Somehow, though, X-Cal was drawn back into the padded ring to give the show another go.
Perhaps it's all part of the fresh start that comes with returning to Tulsa.
I chatted with his buddy, fellow wrestler "Cast Iron" Cothern about the local and regional wrestling scene. Both agreed that wrestling is much like music in that it's a performance-albeit a bit more physical. Still, much of it is about taking on a persona and taking it to the extreme.
Somehow, though, the persona becomes larger than life and the fans buy into it. Just recently, Cothern was indefinitely banned from wrestling in Tulsa because, as he put it, "It seems they look down on fighting with paying fans."
Fighting with the fans? Yes, you heard that right. Apparently, Cothern jokingly started the "Anti-Juggalo League," directed at a certain type of rap fan (mostly of Insane Clowne Posse) and people took it too seriously.
"It all started as a gimmick," he said laughing. "Just me and X-Cal and another guy, three people with homemade signs, protesting outside a show. It didn't even last five minutes, I don't think, but it ended up on You Tube and took on a life of its own. Then I started getting death threats."
The fight ensued after a performance last month when a fan confronted him and started a fight after a show.
"When you can stir people up and make them react like that, you know you're doing it right," said Cothern.
"I owe everything to wrestling as far as my stage presence and stuff goes," X-Cal said. "Even when I was five, I was dancing like Michael Jackson and my Mom would call me out to dance for her friends."
X-Cal's always had the performance bug in him. And now, both careers seem to be taking off at the same time.
X-Cal the rapper performs at the Blank Slate this Saturday night, September 27. The bill also includes Optimistic to a Fault, Standing Ape Count, Society Society and Downcast. The following Friday, October 3, X-Cal takes to an even larger stage as part of the NWA Wrestling event at the SpiritBank Event Center in Bixby.
Cover for the Blank Slate show this weekend is only $5 and tickets are priced at $15, $20 and $30 for the NWA wrestling event on October 3.
It's a huge week in Tulsa, especially when looking at the big-name shows coming to town.
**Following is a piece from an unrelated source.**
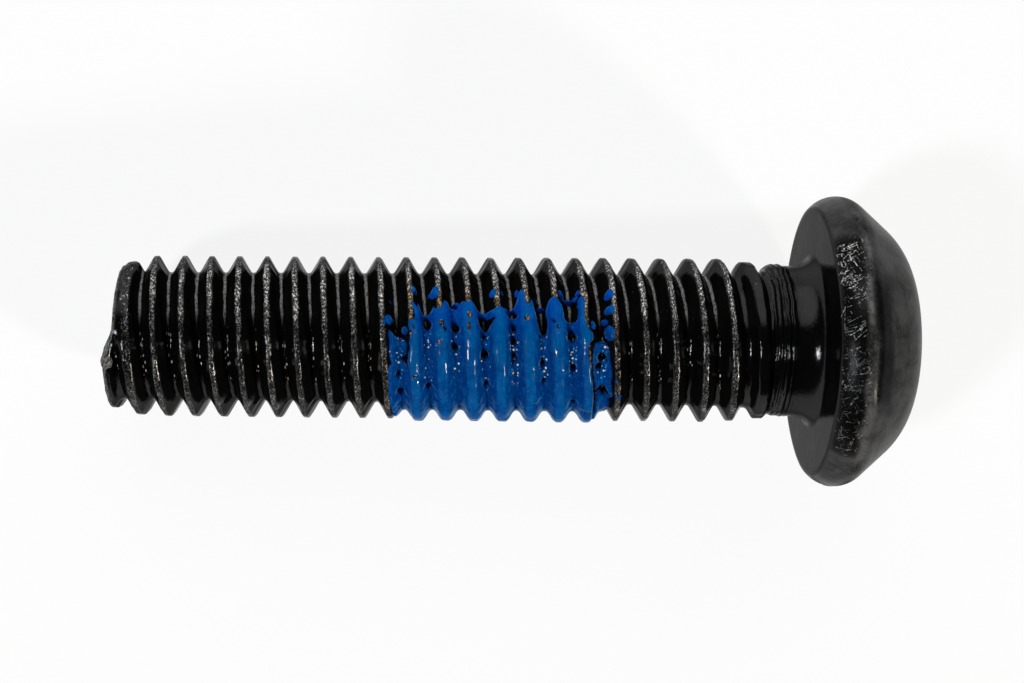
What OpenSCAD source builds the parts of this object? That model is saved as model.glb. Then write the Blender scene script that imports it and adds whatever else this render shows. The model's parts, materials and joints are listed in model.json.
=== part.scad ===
// Socket screw with a domed head, metric thread and a blue locking patch, lying on its side.
// Millimetres. Z is up and the table is z = 0. The shank runs along X, the head is toward +X.
// The screw rests on the rim of its head and on a thread crest near the tip.

/* [Thread] */
// Outside diameter over the thread crests
major_d = 5.83; // [5.5:0.01:6]
// Pitch of the right-hand thread
pitch = 1; // [0.75:0.05:1.25]
// Radial depth from crest to root
thread_depth = 0.6; // [0.5:0.01:0.65]
// Width of the flat on each crest
crest_flat = 0.16; // [0.08:0.01:0.25]
// Length from the bearing face to the end of the shank
shank_length = 24.61; // [15:0.05:30]
// Axial position of the first full crest, measured from the end of the shank
first_crest = 0.28; // [0.2:0.02:0.5]
// Radius of the flat end of the shank
end_radius = 2.2; // [2:0.01:2.4]
// How far the start of the thread stands out past the flat end
lip = 0.33; // [0:0.02:0.4]
// Length of the chamfer above the flat end
end_chamfer = 0.11; // [0.04:0.01:0.2]
// Facets round the thread, a multiple of 4
around = 32; // [16:4:48]

/* [Neck] */
// Diameter of the plain neck between thread and head
neck_d = 5.34; // [5:0.01:5.6]
// Length of plain neck left by the thread, fillet included
neck_length = 0.8; // [0.7:0.05:1.2]
// Length of the fillet along the neck
fillet_length = 0.72; // [0.4:0.02:0.76]
// Height of the fillet up the bearing face
fillet_height = 0.42; // [0.25:0.01:0.7]

/* [Head] */
// Largest diameter of the head
head_d = 10.26; // [10:0.01:10.5]
// Height of the head
head_h = 3.3; // [3:0.01:3.3]
// Radius of the rounded rim
rim_radius = 0.98; // [0.6:0.01:1.2]
// Height of the largest diameter above the bearing face
rim_height = 0.78; // [0.5:0.01:0.9]
// Angle of the straight flank to the screw's axis
flank_angle = 42.5; // [35:0.5:50]
// Radius of the rounded top of the head
top_radius = 2.9; // [2:0.05:4]

/* [Socket] */
// Width of the six-sided socket across its flats
socket_af = 4; // [3:0.05:4.5]
// Depth of the socket's straight walls
socket_depth = 2.2; // [1.5:0.05:2.4]
// Depth of the cone at the bottom of the socket
socket_cone = 0.5; // [0.2:0.05:0.7]
// Depth of the bevel round the socket's mouth
mouth_bevel = 0.14; // [0:0.01:0.3]

/* [Locking patch] */
// Number of valleys left bare between the end of the shank and the patch
skipped_valleys = 9; // [4:1:12]
// Number of valleys the patch fills
patch_valleys = 8; // [3:1:12]
// Height of the patch over the crests
coat_crest = 0.07; // [0.04:0.01:0.15]
// Thickness of the patch on the flanks beside each crest
coat_flank = 0.09; // [0:0.01:0.12]
// Height of the patch above the roots
coat_root = 0.3; // [0.1:0.01:0.45]
// Angle round the screw at which the patch begins
patch_start_angle = 60; // [0:5:120]
// Angle round the screw at which the patch ends
patch_end_angle = 250; // [150:5:300]

/* [Hidden] */
step = 360 / around;
half = cos(step / 2);
crest_r = major_d / 2;
root_r = crest_r - thread_depth;
neck_r = neck_d / 2;
s_end = -shank_length;
s_join = -neck_length;
lead = s_end + first_crest;
slope = tan(30);
// the thread starts over three quarters of a turn before the first full crest and runs out at the neck
n_a = -round(0.78 * around);
n_b = round((s_join - 0.36 * pitch - lead) / pitch * around);
// rim, flank and top of the head: a rim arc, a straight flank and a top arc, all tangent
rim_r = head_d / 2 - rim_radius;
t1 = [rim_height + rim_radius * sin(flank_angle), rim_r + rim_radius * cos(flank_angle)];
top_u = head_h - top_radius;
top_r = (t1[0] * sin(flank_angle) + t1[1] * cos(flank_angle) - top_radius - top_u * sin(flank_angle))
    / cos(flank_angle);
corner_r = socket_af / 2 / cos(30);
mouth_r = corner_r + mouth_bevel / 2;
mouth_angle = acos((mouth_r - top_r) / top_radius);
mouth_edge = corner_r - 0.006 * socket_af;
rim_low = asin(-rim_height / rim_radius);
// the screw lies on the rim arc and on the crest one turn from the tip
contact_n = round(0.75 * around) - 1;
contact_s = place(contact_n) - crest_half(contact_n);
contact_r = crest_n(contact_n) * half;
span = rim_height - contact_s;
rise = rim_r - contact_r;
tilt = atan2(rise, span) + asin(rim_radius / sqrt(span * span + rise * rise));
axis_z = (rim_r * cos(tilt) + rim_radius - rim_height * sin(tilt));
// ends of the lying screw along X, from the lip at the tip and the top arc of the head
x_right = top_u * cos(tilt) + top_r * sin(tilt) + top_radius;
x_left = min([for (n = [n_a : n_a + around]) lay(V(n, 0))[0]]);
x_mid = (x_left + x_right) / 2;

function theta(n) = (n + 0.5) * step;
function clamp(x) = max(0, min(1, x));
function mix(a, b, w) = a * (1 - w) + b * w;
// crest and root radii along the screw, by pitches from the first crest and from the neck:
// the crests start low at the tip, and crests and roots run out into the neck
function crest_at(s) = crest_r
    - thread_depth * lookup((s - lead) / pitch,
        [[-0.87, 0.56], [-0.52, 0.49], [-0.07, 0.36], [0.43, 0.09], [1.03, 0]])
    - thread_depth * lookup((s - s_join) / pitch, [[-2.4, 0], [-1.8, 0.125], [-1.4, 0.225], [-0.9, 0.26],
        [-0.5, 0.32], [-0.2, (crest_r - neck_r) / thread_depth - 0.02]]);
function root_at(s) = root_r + thread_depth * lookup((s - s_join) / pitch,
    [[-3.1, 0], [-2, 0.07], [-1.05, 0.18], [-0.5, (neck_r - root_r) / thread_depth]]);
// a crest's place along the screw; before the helix starts, the squeezed ridge keeps one distance
function helix(n) = lead + pitch * (n + 0.5) / around;
function place(n) = max(helix(n), lead - 0.53 * pitch);
function crest_n(n) = crest_at(helix(n));
// half the width of a crest, narrower where the ridge starts
function crest_half(n) = (crest_flat / 2 + (crest_r - crest_n(n)) * slope)
    * lookup(n / around, [[-0.6, 0.5], [-0.3, 1]]);
function root_half(r) = (pitch - crest_flat) / 2 - thread_depth * slope + (r - root_r) * slope;
// left edge of a crest: the one beside the flat end is a lip below and a chamfer above
function left_edge(n) = n < n_a + around ? s_end + lookup(n / around, [[-0.5, -lip], [-0.2, end_chamfer]])
    : place(n) - crest_half(n);
// a point as [s, r, angle]
function regular(n, m) =
    let (c = crest_n(n), middle = (place(n) + place(n + around)) / 2, v = root_at(middle))
    m == 0 ? [left_edge(n), c] :
    m == 1 ? [min(place(n) + crest_half(n), s_join - 0.17 * pitch), c] :
    m == 2 ? [min(middle - root_half(v), s_join - 0.1 * pitch), v] :
        [min(middle + root_half(v), s_join - 0.03 * pitch), v];
function ring_e(n) = [s_end, end_radius];
function ring_f(n) = [s_join, 1.0015 * neck_r / half];
function blend(n, m) = let (t = (m + 1) / 5)
    n < n_a + 3 ? mix(mix(ring_e(n), regular(n + around, 0), t), regular(n, m), clamp((n - n_a) / 2)) :
    n > n_b - around / 4 ? mix(regular(n, m), mix(regular(n - around, 3), ring_f(n), t),
        clamp(1 - (n_b - n) / (around / 4))) : regular(n, m);
function V(n, m) = let (p = blend(n, m)) [p[0], p[1], theta(n)];
function cart(p) = [p[0], p[1] * cos(p[2]), p[1] * sin(p[2])];
// the same point after the screw is laid on the table
function lay(p) = let (c = cart(p))
    [c[0] * cos(tilt) - c[2] * sin(tilt), c[1], c[0] * sin(tilt) + c[2] * cos(tilt)];

module lying() {
    translate([-x_mid, 0, axis_z]) rotate([0, -tilt, 0]) children();
}

// tip, thread and runout as one closed skin wound round the axis
module thread() {
    pts = concat([for (j = [0 : around - 1]) cart([ring_e(j)[0], ring_e(j)[1], theta(j)])],
        [for (j = [0 : around - 1]) cart([ring_f(j)[0], ring_f(j)[1], theta(j)])],
        [for (n = [n_a : n_b], m = [0 : 3]) cart(V(n, m))]);
    function e(n) = (n % around + around) % around;
    function f(n) = around + e(n);
    function v(n, m) = 2 * around + (n - n_a) * 4 + m;
    function quad(a, b, c, d) = [[a, c, b], [a, d, c]];
    ee = e(n_a - 1);
    ff = f(n_b + 1);
    faces = concat(
        [[for (j = [0 : around - 1]) j]],
        [[for (j = [around - 1 : -1 : 0]) around + j]],
        [for (n = [n_a : n_b - 1], m = [0 : 2],
            q = quad(v(n, m), v(n + 1, m), v(n + 1, m + 1), v(n, m + 1))) q],
        [for (n = [n_a : n_b - around - 1],
            q = quad(v(n, 3), v(n + 1, 3), v(n + 1 + around, 0), v(n + around, 0))) q],
        [for (n = [n_a : n_a + around - 2], q = quad(e(n), e(n + 1), v(n + 1, 0), v(n, 0))) q],
        [[ee, v(n_a, 0), e(n_a)], [ee, v(n_a, 1), v(n_a, 0)], [ee, v(n_a, 2), v(n_a, 1)],
            [ee, v(n_a, 3), v(n_a, 2)], [ee, v(n_a + around, 0), v(n_a, 3)],
            [ee, v(n_a + around - 1, 0), v(n_a + around, 0)]],
        [for (n = [n_b - around + 1 : n_b - 1], q = quad(v(n, 3), v(n + 1, 3), f(n + 1), f(n))) q],
        [[ff, v(n_b, 3), f(n_b)], [ff, v(n_b, 2), v(n_b, 3)], [ff, v(n_b, 1), v(n_b, 2)],
            [ff, v(n_b, 0), v(n_b, 1)], [ff, v(n_b - around, 3), v(n_b, 0)],
            [ff, v(n_b - around + 1, 3), v(n_b - around, 3)]]);
    polyhedron(points = pts, faces = faces, convexity = 10);
}

// neck, fillet, bearing face, rim, flank and rounded top, turned round the axis
module head_body() {
    profile = concat(
        [[0, s_join - 0.04 * pitch], [neck_r - 0.06 * pitch, s_join - 0.04 * pitch], [neck_r, s_join]],
        [for (i = [0 : 6]) let (a = i * 15)
            [neck_r + fillet_height * (1 - cos(a)), -fillet_length * (1 - sin(a))]],
        [for (i = [0 : 9]) let (a = rim_low + (flank_angle - rim_low) * i / 9)
            [rim_r + rim_radius * cos(a), rim_height + rim_radius * sin(a)]],
        [for (i = [0 : 6]) let (a = flank_angle + (90 - mouth_angle_off() - flank_angle) * i / 6)
            [top_r + top_radius * cos(a), top_u + top_radius * sin(a)]],
        [[0, mouth_u()]]);
    rotate([0, 90, 0]) rotate_extrude($fn = 96) polygon(profile);
}
function mouth_angle_off() = 90 - mouth_angle;
function mouth_u() = top_u + top_radius * sin(mouth_angle);

module socket() {
    rotate([0, 90, 0]) {
        translate([0, 0, head_h - socket_depth]) linear_extrude(height = 2 * socket_depth)
            polygon([for (i = [0 : 5]) corner_r * [cos(i * 60 + 30), sin(i * 60 + 30)]]);
        translate([0, 0, head_h - socket_depth - socket_cone])
            cylinder(h = socket_cone * 1.002, r1 = socket_af * 0.012, r2 = socket_af * 0.485, $fn = 48);
        translate([0, 0, mouth_u() - mouth_bevel])
            cylinder(h = 3 * mouth_bevel, r1 = mouth_edge - mouth_bevel, r2 = mouth_edge + 2 * mouth_bevel,
                $fn = 48);
    }
}

module screw() {
    color([0.09, 0.09, 0.1]) lying() difference() {
        union() {
            thread();
            head_body();
        }
        socket();
    }
}

// nylon patch: its inner skin is the thread's own, its outer skin lies over crests and in the roots
module locking_patch() {
    c0 = round(patch_start_angle / step - 0.5);
    c1 = round(patch_end_angle / step - 0.5);
    cols = c1 - c0 + 1;
    rows = 4 * patch_valleys;
    function at(c, i) = V((skipped_valleys + floor((i + 1) / 4)) * around + c, (i + 1) % 4);
    function share(c, i) = min(1, 0.4 + 0.3 * min(c - c0, c1 - c)) * (min(i, rows - 1 - i) < 3 ? 0.5 : 1);
    function over(m) = m < 2 ? [(2 * m - 1) * coat_flank, coat_crest, 0] : [0, coat_root, 0];
    function up(c, i) = at(c, i) + share(c, i) * over((i + 1) % 4);
    pts = concat([for (c = [c0 : c1], i = [0 : rows - 1]) cart(at(c, i))],
        [for (c = [c0 : c1], i = [0 : rows - 1]) cart(up(c, i))]);
    total = cols * rows;
    function a(c, i) = (c - c0) * rows + i;
    function b(c, i) = total + (c - c0) * rows + i;
    faces = concat(
        [for (c = [c0 : c1 - 1], i = [0 : rows - 2],
            q = [[a(c, i), a(c + 1, i), a(c + 1, i + 1)], [a(c, i), a(c + 1, i + 1), a(c, i + 1)]]) q],
        [for (c = [c0 : c1 - 1], i = [0 : rows - 2],
            q = [[b(c, i), b(c + 1, i + 1), b(c + 1, i)], [b(c, i), b(c, i + 1), b(c + 1, i + 1)]]) q],
        [for (c = [c0 : c1 - 1], q = [[a(c, 0), b(c + 1, 0), a(c + 1, 0)], [a(c, 0), b(c, 0), b(c + 1, 0)],
            [a(c, rows - 1), a(c + 1, rows - 1), b(c + 1, rows - 1)],
            [a(c, rows - 1), b(c + 1, rows - 1), b(c, rows - 1)]]) q],
        [for (i = [0 : rows - 2],
            q = [[a(c0, i), b(c0, i + 1), b(c0, i)], [a(c0, i), a(c0, i + 1), b(c0, i + 1)],
            [a(c1, i), b(c1, i), b(c1, i + 1)], [a(c1, i), b(c1, i + 1), a(c1, i + 1)]]) q]);
    color([0.02, 0.35, 0.72]) lying() polyhedron(points = pts, faces = faces, convexity = 10);
}

screw();
locking_patch();
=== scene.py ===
"""Looks of a lying socket screw: worn black thread, domed head, blue locking patch, pale table."""

import json
import math

import bpy
import numpy as np
from mathutils import Matrix, Vector


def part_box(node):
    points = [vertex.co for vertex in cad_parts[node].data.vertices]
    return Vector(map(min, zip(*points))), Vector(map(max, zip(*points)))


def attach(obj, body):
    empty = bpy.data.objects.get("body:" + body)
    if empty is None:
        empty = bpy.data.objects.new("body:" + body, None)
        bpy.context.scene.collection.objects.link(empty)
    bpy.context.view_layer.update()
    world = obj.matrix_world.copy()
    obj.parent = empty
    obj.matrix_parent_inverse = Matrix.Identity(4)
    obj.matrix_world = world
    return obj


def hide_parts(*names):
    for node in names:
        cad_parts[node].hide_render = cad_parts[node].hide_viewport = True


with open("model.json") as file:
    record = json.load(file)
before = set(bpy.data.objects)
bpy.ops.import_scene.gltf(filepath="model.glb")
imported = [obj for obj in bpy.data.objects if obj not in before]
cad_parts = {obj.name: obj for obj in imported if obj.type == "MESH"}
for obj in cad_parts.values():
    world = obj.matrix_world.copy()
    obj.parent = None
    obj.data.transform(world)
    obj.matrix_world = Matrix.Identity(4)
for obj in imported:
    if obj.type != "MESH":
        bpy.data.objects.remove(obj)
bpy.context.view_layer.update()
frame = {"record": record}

MM = 0.001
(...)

I'll touch on a few...
Thursday night, September 25, is probably the biggest night of the month. Rascal Flatts and Taylor Swift play the BOK Center with tickets in the $49.50 and $69.50 range.
Looking downtown, Swell Season, featuring Glen Hansard and Markesa Irglova, recreates the music from the surprise hit movie Once at The Brady Theater with $38 and $48 tickets.
Friday, September 26, features Lindsey Buckingham at the Brady for the classic rock set and tickets in the $50 and $60 stratosphere. Meanwhile, Mama Sweet and Sage Flower give Bob's a local flavor on Friday night at 9pm with a $7 cover and Wayne "the Train" Hancock brings his inimitable honky-tonk style to Exit 6C for $15.
Saturday night sees the door of Bob's lit up again, this time with Ingram Hill and Hana Pestle and a $17 ticket. Just down the sidewalk, Soundpony hosts Death Is Not A Joyride and GHOSTS--and, as always, no cover.
Sunday, September 28 proves to be a busy night as well. First off, the Spirit Bank Event center officially being christened by ZZ Top ($45/$35). Second up, if you're a metal fan, you need to head over to the Marquee to check out Emarosa with Burden of the Day, The Years Go By and In Fear and Faith.
Penultimately, the only show bigger than Conor and Jenny this month is Beck at Cain's with openers MGMT. This one's been sold out for weeks, though, so good luck on e-bay or haggling with scalpers.